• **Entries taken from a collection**
# # #
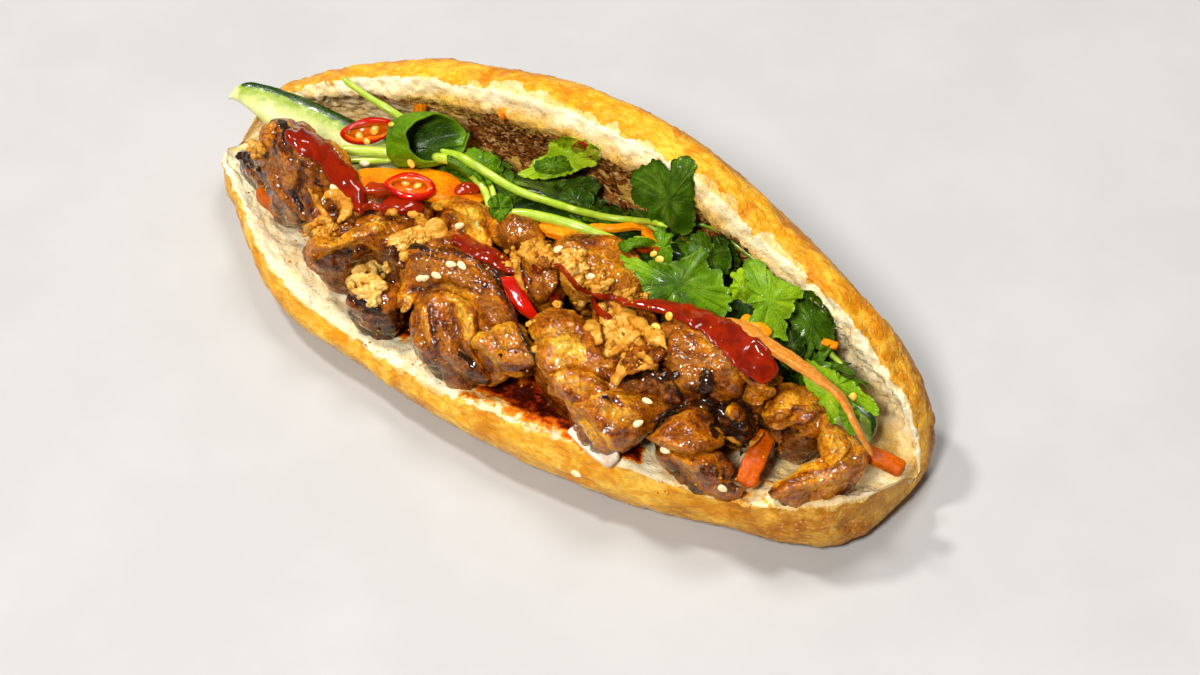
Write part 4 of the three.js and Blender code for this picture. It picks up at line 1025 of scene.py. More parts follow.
meat("meat_slice_03", tone=0.50, char=0.08, fold=(0.2, 1.0, 0.0), lobe=10, amp=1.7, seed=2, top_tone=0.05,
     spots=((372, 230, 14, "t", 0.62), (312, 248, 8, "t", 0.66), (332, 256, 12, "t", 0.20), (350, 252, 8, "t", 0.16), (322, 274, 10, "t", 0.34), (390, 232, 8, "t", 0.5)),
     creases=(([(315, 254), (337, 245), (365, 240), (385, 240)], 3.5, 1.0),), rims=(([(318, 243), (345, 232), (378, 226)], 6.0, 0.7),),
     flaps=[([(390, 241), (365, 241), (337, 246), (312, 258)], 1.0)])
meat("meat_slice_05", tone=0.30, char=0.5, fold=(0.6, 0.6, 0.2), lobe=6, amp=1.5, seed=23, spots=((372, 305, 9, "c", 0.8), (392, 298, 7, "t", 0.6)))
meat("meat_slice_06", tone=0.30, char=0.12, fold=(0.3, 1.0, 0.0), lobe=8, amp=1.6, seed=24, spots=((390, 262, 9, "t", 0.14), (396, 278, 7, "t", 0.2)))
meat("meat_slice_08", tone=0.40, char=0.10, fold=(0.9, 0.5, 0.1), lobe=12, amp=1.7, pale=0.5, seed=4, wrinkle=0.4,
     spots=((413, 247, 6, "c", 0.9), (428, 243, 5, "c", 0.6), (446, 250, 8, "t", 0.16), (474, 258, 9, "t", 0.14), (440, 268, 12, "p", 0.9), (465, 275, 10, "p", 0.6), (407, 290, 9, "t", 0.5), (405, 304, 6, "t", 0.8), (420, 305, 7, "t", 0.75), (438, 290, 7, "t", 0.7), (478, 290, 7, "t", 0.72), (494, 275, 6, "c", 0.7)),
     creases=(([(402, 296), (420, 285), (442, 289), (462, 283), (484, 288)], 3.5, 0.8), ([(412, 262), (440, 256), (470, 266), (490, 284)], 3.0, 0.5)),
     rims=(([(408, 252), (425, 246), (450, 250), (475, 262), (492, 278)], 5.0, 1.0),),
     flaps=[([(402, 280), (425, 270), (450, 272), (475, 282)], 0.5)])
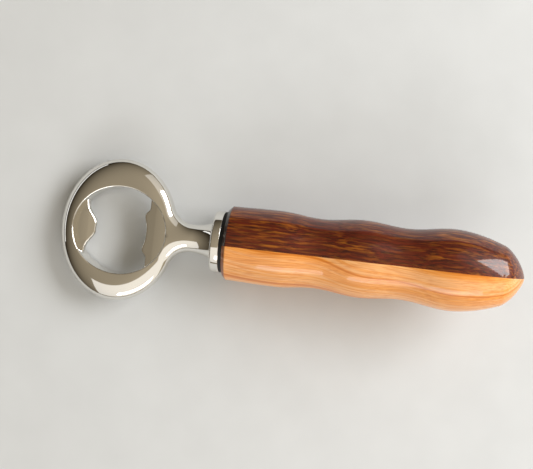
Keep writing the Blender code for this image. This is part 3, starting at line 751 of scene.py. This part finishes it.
def paint_end_shade(tree, tone, deep):
    """Darken the first 1.2 mm of the wood, its end chamfer beside the flange, with painted shade."""
    along = node(tree, "ShaderNodeSeparateXYZ", {0: bench_millimetres(tree)})
    share = node(tree, "ShaderNodeMapRange", {
        "Value": along.outputs["X"], "From Min": 0.8, "From Max": 1.3, "To Min": 0.9, "To Max": 0.0})
    return node(tree, "ShaderNodeMix", {0: share.outputs["Result"], 6: tone.outputs[2], 7: deep}, data_type="RGBA")


def dark_wood_finish(colours):
    """Rosewood-like hardwood, turned, sanded and lacquered.

    Its ground is deep red brown. Dark pore streaks run 12 mm along the grain and 0.45 mm across it, and golden
    flecks 9 by 0.9 mm gather in clouds.
    """
    material, tree, shader = start_material("Lacquered rosewood")
    place = swayed(tree, bench_millimetres(tree), 3.0, 34.0)
    streaks = node(tree, "ShaderNodeTexNoise", {
        "Vector": stretched(tree, place, 12.0, 0.45), "Scale": 1.0, "Detail": 4.0, "Roughness": 0.65})
    flecks = node(tree, "ShaderNodeTexNoise", {
        "Vector": stretched(tree, place, 9.0, 0.9), "Scale": 1.0, "Detail": 3.0, "Roughness": 0.6})
    clouds = node(tree, "ShaderNodeTexNoise", {
        "Vector": stretched(tree, place, 22.0, 6.0), "Scale": 1.0, "Detail": 2.0})
    ground = node(tree, "ShaderNodeValToRGB", {"Fac": streaks.outputs["Fac"]},
                  stops=((0.36, colours.dark_line), (0.6, colours.dark_ground)))
    glow = node(tree, "ShaderNodeMapRange", {
        "Value": flecks.outputs["Fac"], "From Min": 0.47, "From Max": 0.72, "To Min": 0.0, "To Max": 1.0})
    gather = node(tree, "ShaderNodeMapRange", {
        "Value": clouds.outputs["Fac"], "From Min": 0.36, "From Max": 0.62, "To Min": 0.15, "To Max": 1.0})
    gold = node(tree, "ShaderNodeMath", {0: glow.outputs["Result"], 1: gather.outputs["Result"]},
                operation="MULTIPLY")
    tone = node(tree, "ShaderNodeMix", {0: gold.outputs["Value"], 6: ground.outputs["Color"], 7: colours.dark_gold},
                data_type="RGBA")
    # Painted shade on the end chamfer beside the flange.
    tone = paint_end_shade(tree, tone, colours.dark_end_shade)
    set_shader(shader, Roughness=0.42, Base_Color=tone.outputs[2])
    lacquer(tree, shader, streaks.outputs["Fac"], 0.25, 0.75)
    return material


def light_wood_finish(colours):
    """Yew-like softwood, turned, sanded and lacquered.

    Its ground is warm orange tan. Growth layers about 3 mm apart lie slanting to the glue plane and sway
    along the handle, each ending in a thin darker line, and fine streaks 15 mm long and 0.5 mm across lie
    between them.
    """
    material, tree, shader = start_material("Lacquered yew")
    place = swayed(tree, bench_millimetres(tree), 7.0, 46.0)
    parts = node(tree, "ShaderNodeVectorMath", {0: place, 1: (0.03, 0.2, 0.26)}, operation="DOT_PRODUCT")
    layers = node(tree, "ShaderNodeTexNoise", {"W": parts.outputs["Value"], "Scale": 1.0, "Detail": 3.0,
                                               "Roughness": 0.55}, noise_dimensions="1D")
    streaks = node(tree, "ShaderNodeTexNoise", {
        "Vector": stretched(tree, place, 15.0, 0.5), "Scale": 1.0, "Detail": 4.0, "Roughness": 0.6})
    ground = node(tree, "ShaderNodeValToRGB", {"Fac": layers.outputs["Fac"]},
                  stops=((0.3, colours.light_line), (0.41, colours.light_ground), (0.56, colours.light_pale),
                         (0.66, colours.light_ground)))
    fine = node(tree, "ShaderNodeMapRange", {
        "Value": streaks.outputs["Fac"], "From Min": 0.36, "From Max": 0.6, "To Min": 0.45, "To Max": 0.0})
    tone = node(tree, "ShaderNodeMix", {0: fine.outputs["Result"], 6: ground.outputs["Color"], 7: colours.light_line},
                data_type="RGBA")
    # Painted shade on the end chamfer beside the flange.
    tone = paint_end_shade(tree, tone, colours.light_end_shade)
    set_shader(shader, Roughness=0.4, Base_Color=tone.outputs[2])
    lacquer(tree, shader, streaks.outputs["Fac"], 0.15, 0.75)
    return material


def paper_finish(colours):
    """Matt paper: pale, with a faint cloudy tooth."""
    material, tree, shader = start_material("Matt paper")
    place = node(tree, "ShaderNodeTexCoord")
    tooth = node(tree, "ShaderNodeTexNoise", {"Vector": place.outputs["Object"], "Scale": 60.0, "Detail": 2.0})
    pale = [min(1.0, 1.02 * channel) for channel in colours.floor]
    deep = [0.98 * channel for channel in colours.floor]
    tone = node(tree, "ShaderNodeValToRGB", {"Fac": tooth.outputs["Fac"]}, stops=((0.3, deep), (0.7, pale)))
    set_shader(shader, Roughness=0.85, Base_Color=tone.outputs["Color"])
    return material


# ---------------------------------------------------------------- stage

def add_softbox(name, azimuth, elevation, distance, width, height, power):
    """Aim a rectangular softbox at the object from an azimuth (from +X towards +Y) and an elevation."""
    lamp = bpy.data.lights.new(name, "AREA")
    lamp.shape = "RECTANGLE"
    lamp.size, lamp.size_y, lamp.energy = width, height, power
    way = Vector((math.cos(math.radians(azimuth)) * math.cos(math.radians(elevation)),
                  math.sin(math.radians(azimuth)) * math.cos(math.radians(elevation)),
                  math.sin(math.radians(elevation))))
    holder = bpy.data.objects.new(name, lamp)
    holder.location = way * distance
    holder.rotation_euler = (-way).to_track_quat("-Z", "Y").to_euler()
    bpy.context.scene.collection.objects.link(holder)


def light_room(colours):
    """Light the room: a warm ambience that darkens away from the bright way, and five softboxes.

    Two wide boxes, across the handle and beyond its tip, put broad bands on the rounded flanks. Each has a
    small brighter one before it for the lacquer's highlights, and a low strip draws lines along the rims.
    """
    scene = bpy.context.scene
    world = scene.world or bpy.data.worlds.new("Room")
    scene.world = world
    world.use_nodes = True
    tree = world.node_tree
    way = node(tree, "ShaderNodeTexCoord")
    facing = node(tree, "ShaderNodeVectorMath", {0: way.outputs["Generated"], 1: BRIGHT_WAY},
                  operation="DOT_PRODUCT")
    share = node(tree, "ShaderNodeMapRange", {
        "Value": facing.outputs["Value"], "From Min": -0.45, "From Max": 0.7, "To Min": 0.0, "To Max": 1.0})
    tone = node(tree, "ShaderNodeMix", {0: share.outputs["Result"], 6: colours.room_shade, 7: colours.room},
                data_type="RGBA")
    tree.links.new(tone.outputs[2], tree.nodes["Background"].inputs["Color"])
    for softbox in SOFTBOXES:
        add_softbox(*softbox)


def add_camera():
    """Look down on the opener from above the neck, a little tipped, with the handle sloping to the right."""
    ring = Vector(ORIGIN + np.array(RING_REFERENCE) @ BENCH)
    eye = ring + Vector(EYE_FROM_RING)
    right = Vector((math.cos(CAMERA_ROLL), math.sin(CAMERA_ROLL), 0.0))
    up = Vector((-math.sin(CAMERA_ROLL), math.cos(CAMERA_ROLL), 0.0))
    aim = ring + right * AIM_RIGHT - up * AIM_DOWN
    back = (eye - aim).normalized()
    side = up.cross(back).normalized()
    turn = Matrix((side, back.cross(side), back)).transposed()
    camera = bpy.data.cameras.new("camera")
    camera.sensor_width = 36.0
    camera.lens = CAMERA_LENS
    camera.clip_start, camera.clip_end = 0.01, 10.0
    holder = bpy.data.objects.new("camera", camera)
    holder.matrix_world = Matrix.Translation(eye) @ turn.to_4x4()
    bpy.context.scene.collection.objects.link(holder)
    bpy.context.scene.camera = holder


# ---------------------------------------------------------------- operators

class OPENER_OT_head(bpy.types.Operator):
    """Make the cast head: ring with two lips, neck and flange"""

    bl_idname = "opener.head"
    bl_label = "Cast Head"

    def execute(self, context):
        head = context.scene.opener_head
        casting = casting_mesh(head)
        near = lip_mesh("near_lip", head, 1.0, head.near_width, near_edge(head), head.near_crease,
                        head.near_tooth, NEAR_EDGE_ROUND)
        far = lip_mesh("far_lip", head, -1.0, head.far_width, far_edge(head), head.far_crease,
                       head.far_nose, FAR_EDGE_ROUND)
        mesh = join_solids(casting, near, far)
        mesh.name = "cast_head"
        add_piece("cast_head", mesh, chrome_finish(context.scene.opener_colours), "head", "opener_head",
                  crease=30.0)
        return {"FINISHED"}


class OPENER_OT_stud(bpy.types.Operator):
    """Make the threaded steel stud that joins head and handle"""

    bl_idname = "opener.stud"
    bl_label = "Steel Stud"

    def execute(self, context):
        mesh = stud_mesh(context.scene.opener_thread)
        add_piece("steel_stud", mesh, steel_finish(context.scene.opener_colours), "head", "threaded_stud",
                  crease=40.0)
        return {"FINISHED"}


class OPENER_OT_washer(bpy.types.Operator):
    """Make the washer between flange and wood, black as painted shade of their joint"""

    bl_idname = "opener.washer"
    bl_label = "Joint Shade Washer"

    def execute(self, context):
        # The washer's black finish is painted shade of the joint between flange and wood.
        mesh = washer_mesh(context.scene.opener_thread)
        add_piece("joint_shade_washer", mesh, joint_shade_finish(context.scene.opener_colours), "washer", "flange_washer")
        return {"FINISHED"}


class OPENER_OT_insert(bpy.types.Operator):
    """Make the threaded brass insert glued in the wood"""

    bl_idname = "opener.insert"
    bl_label = "Brass Insert"

    def execute(self, context):
        mesh = insert_mesh(context.scene.opener_thread)
        add_piece("brass_insert", mesh, brass_finish(context.scene.opener_colours), "handle", "threaded_insert",
                  crease=40.0)
        return {"FINISHED"}


class OPENER_OT_handle(bpy.types.Operator):
    """Make the two glued woods of the turned handle"""

    bl_idname = "opener.handle"
    bl_label = "Turned Handle"

    def execute(self, context):
        handle = context.scene.opener_handle
        colours = context.scene.opener_colours
        bore = context.scene.opener_thread.insert_radius + GLUE_GAP
        dark = half_handle_mesh("dark_wood_half", handle, 1.0, bore)
        add_piece("dark_wood_half", dark, dark_wood_finish(colours), "handle", "handle_dark_half")
        light = half_handle_mesh("light_wood_half", handle, -1.0, bore)
        add_piece("light_wood_half", light, light_wood_finish(colours), "handle", "handle_light_half")
        return {"FINISHED"}


class OPENER_OT_stage(bpy.types.Operator):
    """Make the pale floor, the lights and the camera"""

    bl_idname = "opener.stage"
    bl_label = "Stage"

    def execute(self, context):
        colours = context.scene.opener_colours
        line = np.linspace(-1.5, 1.5, 9)
        points, faces = grid(line[None, :], line[:, None], np.zeros((9, 9)))
        mesh = bpy.data.meshes.new("floor")
        mesh.from_pydata(points.tolist(), [], faces.tolist())
        mesh.materials.append(paper_finish(colours))
        floor = bpy.data.objects.new("floor", mesh)
        context.scene.collection.objects.link(floor)
        light_room(colours)
        add_camera()
        context.scene.view_settings.view_transform = "Standard"
        return {"FINISHED"}


STEPS = (OPENER_OT_head, OPENER_OT_stud, OPENER_OT_washer, OPENER_OT_insert, OPENER_OT_handle, OPENER_OT_stage)
GROUPS = {
    "opener_head": OpenerHeadSizes,
    "opener_handle": OpenerHandleSizes,
    "opener_thread": OpenerThreadSizes,
    "opener_colours": OpenerColours,
}


class OPENER_PT_panel(bpy.types.Panel):
    """List the opener's sizes, colours and building steps"""

    bl_idname = "OPENER_PT_panel"
    bl_label = "Bottle Opener"
    bl_space_type = "VIEW_3D"
    bl_region_type = "UI"
    bl_category = "Opener"

    def draw(self, context):
        layout = self.layout
        for name, group in GROUPS.items():
            box = layout.box()
            box.label(text=group.__doc__)
            for prop in group.__annotations__:
                box.prop(getattr(context.scene, name), prop)
        for step in STEPS:
            layout.operator(step.bl_idname)


def register():
    """Register the groups, the operators and the panel."""
    for name, group in GROUPS.items():
        bpy.utils.register_class(group)
        setattr(bpy.types.Scene, name, PointerProperty(type=group))
    for step in STEPS + (OPENER_PT_panel,):
        bpy.utils.register_class(step)


def unregister():
    """Take everything that register added away again."""
    for step in (OPENER_PT_panel,) + STEPS[::-1]:
        bpy.utils.unregister_class(step)
    for name, group in GROUPS.items():
        delattr(bpy.types.Scene, name)
        bpy.utils.unregister_class(group)


def main():
    register()
    bpy.ops.opener.head()
    bpy.ops.opener.stud()
    bpy.ops.opener.washer()
    bpy.ops.opener.insert()
    bpy.ops.opener.handle()
    bpy.ops.opener.stage()


if __name__ == "__main__":
    main()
# # #
• **Task brief**
The lines to be given again exactly are those from the one containing "Keep writing the" up to and including the one containing "hardwood, turned, sanded and lacquered.".

• **Answer to the task**
Keep writing the Blender code for this image. This is part 3, starting at line 751 of scene.py. This part finishes it.
def paint_end_shade(tree, tone, deep):
    """Darken the first 1.2 mm of the wood, its end chamfer beside the flange, with painted shade."""
    along = node(tree, "ShaderNodeSeparateXYZ", {0: bench_millimetres(tree)})
    share = node(tree, "ShaderNodeMapRange", {
        "Value": along.outputs["X"], "From Min": 0.8, "From Max": 1.3, "To Min": 0.9, "To Max": 0.0})
    return node(tree, "ShaderNodeMix", {0: share.outputs["Result"], 6: tone.outputs[2], 7: deep}, data_type="RGBA")


def dark_wood_finish(colours):
    """Rosewood-like hardwood, turned, sanded and lacquered.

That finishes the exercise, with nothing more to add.